We’ve heard the gospel story so many times. Its probably one of the most popular and repeated story of Jesus. As we listen to it again today we could almost not hear it. We could just let it slide over us – this familiar story.

 

But if fact it is a difficult story –if we’re hones about it. The message of this parable of the prodigal son or the loving father or the crazy forgiving father is at the heart of what it is we are to believe about our God and is at the heart of who we need to be as followers of God’s Son.

 

In our first reading we see more of this image of our God. The Judeo-Christian God is not aloof and far away and unrelenting. This God is not a vengeful God this is a God who wants a covenant with the people and while God wants us to be faithful to the covenant –so God also is faithful to the covenant. This is a God who almost recklessly calls us to the covenant in spite of our failures and foibles.

 

And so Jesus gives us some interesting characters in the Gospel to help us understand our God.

 

The father in the story chooses to allow his sons the freedom to their inheritance. Its not something he needed to do – he choose to do it. And so the younger son wanting nothing to do with his father takes his money and runs. He wants no connection – he wants his individualism – he wants his freedom.

 

And the older son in the story sees not responsibility to his brother – he seems to look out only for himself and for his needs.

 

But the father is the amazing one. Not only does he give his sons the freedom to hurt him – he acts almost recklessly to forgive them.

He runs to the younger son to welcome him back.  He overlooks the hurts and sees him first and foremost as his son. He wants his older son to join him and when he doesn’t he goes to him.

This is a father who overlooks the obstacles to be reconciled. He ignores the faults to be one.

 

The image that Jesus gives of this father is counter cultural to his time. The dignified Hebrew patriarch would never go running from his porch to the son to embrace the wayward one. The Son should come to him.

The dignified Hebrew patriarch would never negotiate with the older son who refused to come into his house.

This man like the people who are pictured in the other parables – the man who abandons a whole flock to find one sheep or the woman who goes crazy looking for a lost coin and then probably spends more than the worth of the coin to party with her friends when she finds it.
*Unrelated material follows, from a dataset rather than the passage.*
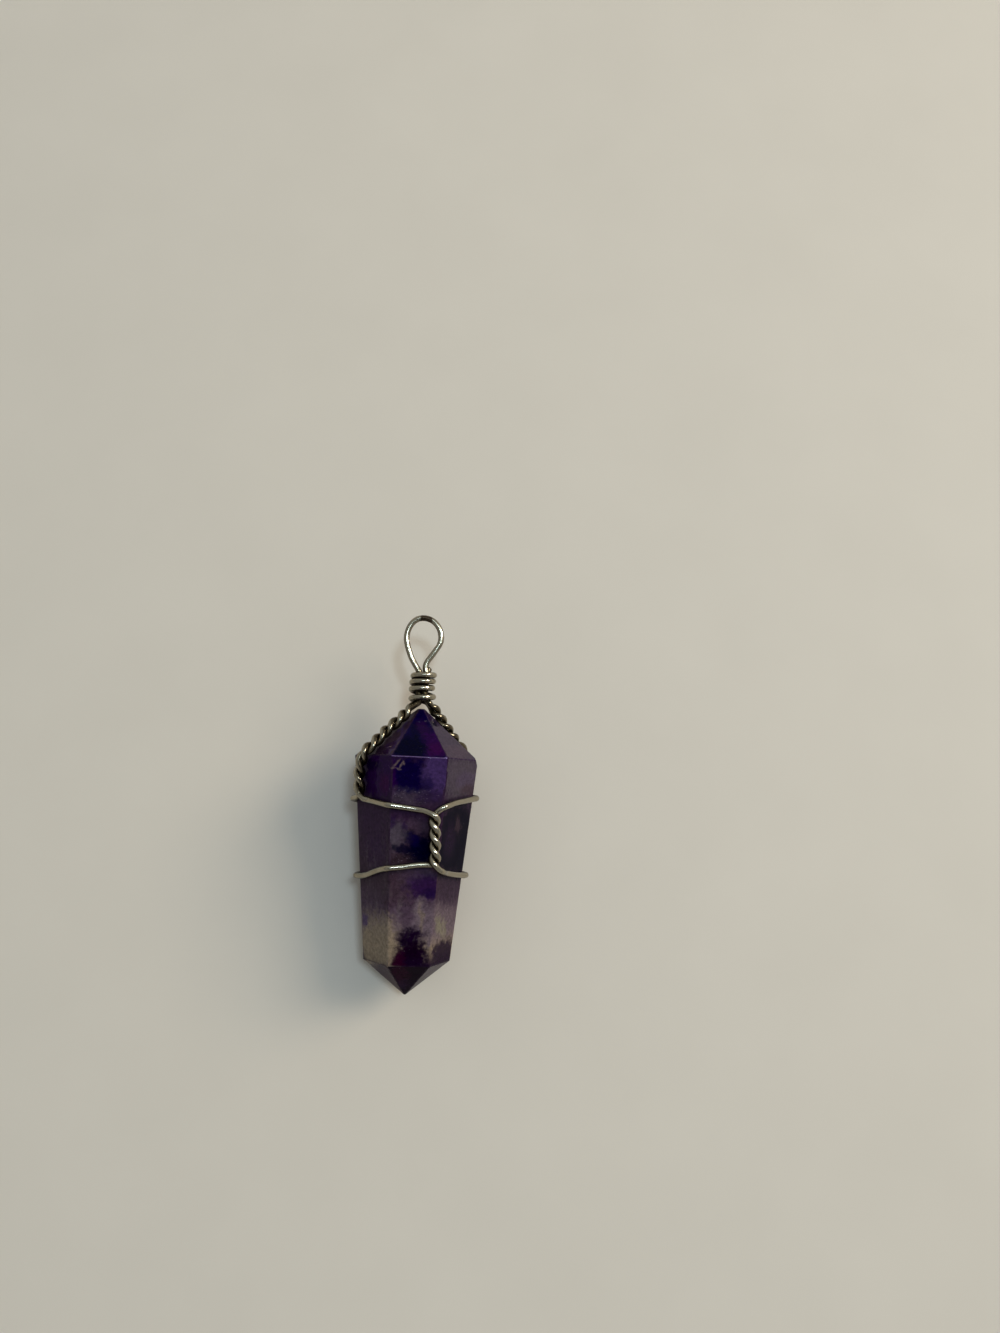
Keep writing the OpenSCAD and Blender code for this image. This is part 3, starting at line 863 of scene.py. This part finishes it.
def inclusions(t, colour, place, moved, fuzzy):
    """Dark wisps, the grain of the cloud, swarms of tiny crystals and the hooked inclusion."""
    wisps = t.ramp(t.noise(moved, 1.5, 4.0, 0.66, 0.5), 0.54, 0.74, 1.0, 0.62)
    grain = t.times(wisps, t.ramp(t.noise(place, 2.4, 3.0, 0.62), 0.3, 0.72, 0.86, 1.24))
    grey = t.add("ShaderNodeCombineColor", {0: grain, 1: grain, 2: grain})
    colour = t.mix(1.0, colour, grey, "MULTIPLY")
    thick = 0.0
    for centre, radii in SWARMS:
        off = t.vector("DIVIDE", t.vector("SUBTRACT", moved, centre), radii)
        thick = t.math("MAXIMUM", t.ramp(t.vector("LENGTH", off, out=1), 1.3, 0.5), thick)
    seeds = t.math("MULTIPLY_ADD", thick, 0.085, t.noise(place, 5.2, 2.0, 0.5))
    colour = t.mix(t.times(t.ramp(seeds, 0.72, 0.78), 0.36), colour, shade("grain"))
    # The hooked inclusion lies just under the front facet
    hook, near = 0.0, t.vector("ADD", place, t.scaled(fuzzy, 0.7))
    for stroke in HOOK:
        hook = t.math("MAXIMUM", t.ramp(t.ellipse(near, *stroke), 1.7, 0.4), hook)
    outer = t.ramp(t.part(place, "Z"), 5.5, 6.5)
    broken = t.times(outer, t.ramp(t.noise(place, 3.2, 3.0, 0.6), 0.3, 0.56, 0.25, 0.75))
    return t.mix(t.times(hook, broken), colour, shade("hook"))


def amethyst():
    t = Tree(bpy.data.materials.new("amethyst"))
    place, facing = t.attribute("stone"), t.attribute("facet")
    edge = t.attribute("edge", "Fac")
    # The zones' places are moved about a little, and their borders are ragged
    fuzzy = t.drift(place, 1.0, 3.0, 0.6)
    broad = t.scaled(t.drift(place, 0.25, 2.0, 0.5), 1.2)
    moved = t.vector("ADD", place, t.vector("ADD", broad, t.scaled(fuzzy, 1.5)))
    ragged = t.math("MULTIPLY_ADD", t.noise(place, 1.7, 3.5, 0.58), 1.8, -0.9)
    colour = zones(t, moved, facing, ragged)
    colour = inclusions(t, colour, place, moved, fuzzy)
    # Edges worn pale: a thin line along the front shoulder, faint and broken elsewhere
    chipped = t.noise(place, 1.9, 4.0, 0.7)
    rim = t.ramp(edge, 0.2, 0.0)
    worn = t.times(rim, t.ramp(chipped, 0.46, 0.66))
    level = t.ramp(t.math("ABSOLUTE", t.part(place, "Y")), 0.35, 0.2)
    ahead = t.ramp(t.vector("DOT_PRODUCT", facing, (0, 0.38, 0.92), out=1), 0.86, 0.92)
    shoulder = t.times(t.times(level, ahead), t.ramp(chipped, 0.3, 0.56, 0.25, 0.8))
    colour = t.mix(t.times(worn, 0.08), colour, shade("worn edge"))
    colour = t.mix(t.times(rim, shoulder), colour, shade("shoulder line"))
    # Fine scratches lie along the stone
    scratched = t.noise(t.vector("MULTIPLY", place, (7.0, 0.9, 7.0)), 1.6, 2.0, 0.6)
    rough = t.math("ADD", t.ramp(scratched, 0.5, 0.75, 0.04, 0.1), t.times(worn, 0.3))
    waves = t.bump(t.noise(place, 0.35, 1.0, 0.4), 0.05, 0.001)
    chips = t.times(t.ramp(edge, 0.5, 0.05), t.ramp(chipped, 0.6, 0.74))
    surface = {
        "Base Color": colour, "Roughness": rough, "IOR": 1.3, "Transmission Weight": 0.15,
        "Specular IOR Level": 0.06, "Normal": t.bump(chips, 0.35, 0.00012, waves, invert=True),
    }
    return t.finish(t.add("ShaderNodeBsdfPrincipled", surface))


def silvered_wire():
    t = Tree(bpy.data.materials.new("tarnished_wire"))
    place, lay = t.attribute("stone"), t.attribute("lay")
    shut = t.attribute("shut", "Fac")
    blotch, fine = t.noise(place, 0.55, 4.0, 0.6), t.noise(place, 3.2, 4.0, 0.65)
    drawn = t.noise(t.vector("MULTIPLY", lay, (0.25, 5.0, 5.0)), 2.2, 3.0, 0.6)
    # A thin film over the plating, in blotches and in small spots, and thicker where the wire is
    # shut in; there it is partly painted shade
    film_and_shade = t.math("ADD", t.ramp(shut, 0.12, 0.62), t.ramp(blotch, 0.5, 0.78, 0.0, 0.4), clamp=True)
    film_and_shade = t.math("ADD", film_and_shade, t.ramp(fine, 0.52, 0.8, 0.0, 0.35), clamp=True)
    colour = t.mix(t.ramp(drawn, 0.35, 0.7), shade("bright wire"), shade("dull wire"))
    colour = t.mix(film_and_shade, colour, shade("film_and_shade"))
    # The wire's flanks and every place that is shut in are darkened, partly as tarnish and partly
    # as painted shade, and the cut ends carry tarnish
    flank_shade_and_tarnish = t.math("MULTIPLY_ADD", fine, 0.3, t.attribute("outward", "Fac"))
    colour = t.mix(t.ramp(flank_shade_and_tarnish, 0.95, 0.45, 0.0, 0.85), colour, shade("flank_shade_and_tarnish"))
    colour = t.mix(t.ramp(shut, 0.32, 0.75), colour, shade("recess shade and tarnish"))
    colour = t.mix(t.times(t.attribute("tip", "Fac"), 0.9), colour, shade("wire tip"))
    # A sharp-edged brown patch on the top of the loop
    ragged = t.math("MULTIPLY_ADD", fine, 0.5, -0.25)
    across = t.math("ADD", t.math("SUBTRACT", t.part(place, "X"), 0.22), ragged)
    across = t.ramp(t.math("ABSOLUTE", across), 0.84, 0.72)
    patch = t.times(across, t.ramp(t.part(place, "Y"), 18.2, 18.5))
    colour = t.mix(t.times(patch, 0.85), colour, shade("brown patch"))
    surface = {
        "Base Color": colour, "Metallic": 1.0,
        "Roughness": t.math("ADD", t.ramp(drawn, 0.3, 0.75, 0.17, 0.27), t.times(film_and_shade, 0.2)),
        "Normal": t.bump(fine, 0.3, 0.00004, t.bump(drawn, 0.25, 0.00003)),
    }
    return t.finish(t.add("ShaderNodeBsdfPrincipled", surface))


stone_material, wire_material = amethyst(), silvered_wire()
for obj, node, material, finish in (
    (crystal, "crystal", stone_material, "amethyst"),
    (hanging, "loop_wire", wire_material, "wire"),
    (winding, "coil_wire", wire_material, "wire"),
):
    obj.data.materials.append(material)
    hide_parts(node)
    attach(obj, "root")

# ---- floor, light and camera ----
# Half the floor's width, in metres
FLOOR = 3


def pale_floor():
    t = Tree(bpy.data.materials.new("pale_floor"))
    clouded = t.noise(t.add("ShaderNodeTexCoord", out="Object"), 60.0, 3.0, 0.5)
    tone = t.mix(clouded, shade("floor low"), shade("floor high"))
    return t.finish(t.add("ShaderNodeBsdfPrincipled", {"Base Color": tone, "Roughness": 0.75}))


corners = [(-FLOOR, -FLOOR, 0), (FLOOR, -FLOOR, 0), (FLOOR, FLOOR, 0), (-FLOOR, FLOOR, 0)]
floor = new_object("floor", corners, [(0, 1, 2, 3)])
floor.data.materials.append(pale_floor())


def panel(name, azimuth, elevation, distance, size, energy, colour):
    """A rectangular light that looks at the pendant."""
    a, e = math.radians(azimuth), math.radians(elevation)
    way = Vector((math.cos(a) * math.cos(e), math.sin(a) * math.cos(e), math.sin(e)))
    light = bpy.data.lights.new(name, "AREA")
    light.shape, light.size, light.size_y = "RECTANGLE", size[0], size[1]
    light.energy, light.color = energy, colour
    obj = bpy.data.objects.new(name, light)
    bpy.context.scene.collection.objects.link(obj)
    obj.location = way * distance
    obj.rotation_mode = "QUATERNION"
    obj.rotation_quaternion = way.to_track_quat("Z", "Y")
    return obj


# The warm key is kept out of reflections. The wires mirror a smaller, neutral panel instead.
key = panel("key", 27, 35, 1.2, (0.5, 0.6), 8.3, (1.0, 0.84, 0.64))
key.visible_glossy = False
glint = panel("glint", 24, 38, 1.2, (0.26, 0.3), 14, (0.96, 0.95, 0.9))
glint.visible_diffuse = glint.visible_transmission = glint.visible_volume_scatter = False
panel("overhead", 25, 77, 1.0, (0.14, 0.14), 2.8, (0.68, 0.86, 1.0))

# The room's light, a little brighter on the far side
ROOM = [(0.0, (0.39, 0.4, 0.39, 1)), (0.9, (0.56, 0.58, 0.57, 1))]
# The dark patch where the person with the camera stands: colour, way to its middle, the distances
# at which it starts and is full, and its strength
PERSON, PERSON_WAY, PERSON_EDGE, PERSON_SHARE = (
    (0.02, 0.02, 0.025, 1), (0.1, -0.35, 0.93), (0.5, 0.22), 0.88
)


def studio():
    t = Tree(bpy.data.worlds.new("studio"))
    way = t.add("ShaderNodeTexCoord", out="Generated")
    room = t.gradient(t.part(way, "Y"), ROOM)
    apart = t.vector("DISTANCE", way, unit(PERSON_WAY).tolist(), out=1)
    colour = t.mix(t.ramp(apart, *PERSON_EDGE, 0.0, PERSON_SHARE), room, PERSON)
    return t.finish(t.add("ShaderNodeBackground", {"Color": colour}), "ShaderNodeOutputWorld")


bpy.context.scene.world = studio()
bpy.context.scene.view_settings.view_transform = "Standard"
bpy.context.scene.view_settings.gamma = GAMMA

# The photo's camera, in the stone's own frame: place, way ahead, way up
CAMERA_AT, AHEAD, UPWARD = (-9.109, -2.797, 137.51), (0.143, 0.115, -0.983), (-0.060, 0.992, 0.107)
camera = bpy.data.objects.new("camera", bpy.data.cameras.new("camera"))
bpy.context.scene.collection.objects.link(camera)
bpy.context.scene.camera = camera
camera.data.sensor_width, camera.data.lens = 36, 27
camera.data.clip_start, camera.data.clip_end = 0.002, 20
ahead = TURN @ unit(AHEAD)
right = unit(np.cross(ahead, TURN @ unit(UPWARD)))
spot = Matrix(np.stack([right, np.cross(right, ahead), -ahead], axis=1).tolist()).to_4x4()
spot.translation = Vector(to_row(CAMERA_AT).tolist())
camera.matrix_world = spot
This is radical behavior. And Jesus tells his audience and you and I that his is how his God acts. The Pharisees and the scribes who heard it must have been blown away by it.

But how do we respond?

When we contemplate this God as imaged by Jesus – this God who is so anxious to love us that our sins, our transgressions, our failures, our complacency about God are overlooked by God. Above all our loving God wants us!

 

And while this can be wonderful to know – if we can believe it – the other side of the coin is that Jesus tells us that this is how we have to act as well.

And that is perhaps the hard part for – the stumbling block.

Is it possible for us to be as loving – as desirous of unity with one another? Can we want reconciliation so much that we don’t expect perfection of the other? Are we willing to  run from our porches to be linked with those who don’t see things exactly our way? Being loved by this reckless God can we also recklessly love?

Or are we so full of our own mindset about behavior and appearance and the like that we could never be the church that throws parties for bums at two o’clock in the morning?

 

Are we so afraid of what is different that we’d never embrace some one who looks, speaks, acts differently? Are we afraid of diversity?

 

Are we so filled with fear that on this anniversary of 9/11 we are willing to hate instead of looking for the links to those we seem to be so estranged from?  Are we too willing to name as “terrorist” anyone who doesn’t 100% believe as we do, act as we do, dream as we do?

 

The challenge of the Gospel is enormous of course. We are asked to recklessly love because our God does, to unceasingly forgive because our God does, to constantly work to reconcile because our God does.

 

We can’t be like our God –its out of our reach. But we recognize the invitation to aim for our God as we aim for the Kingdom of God.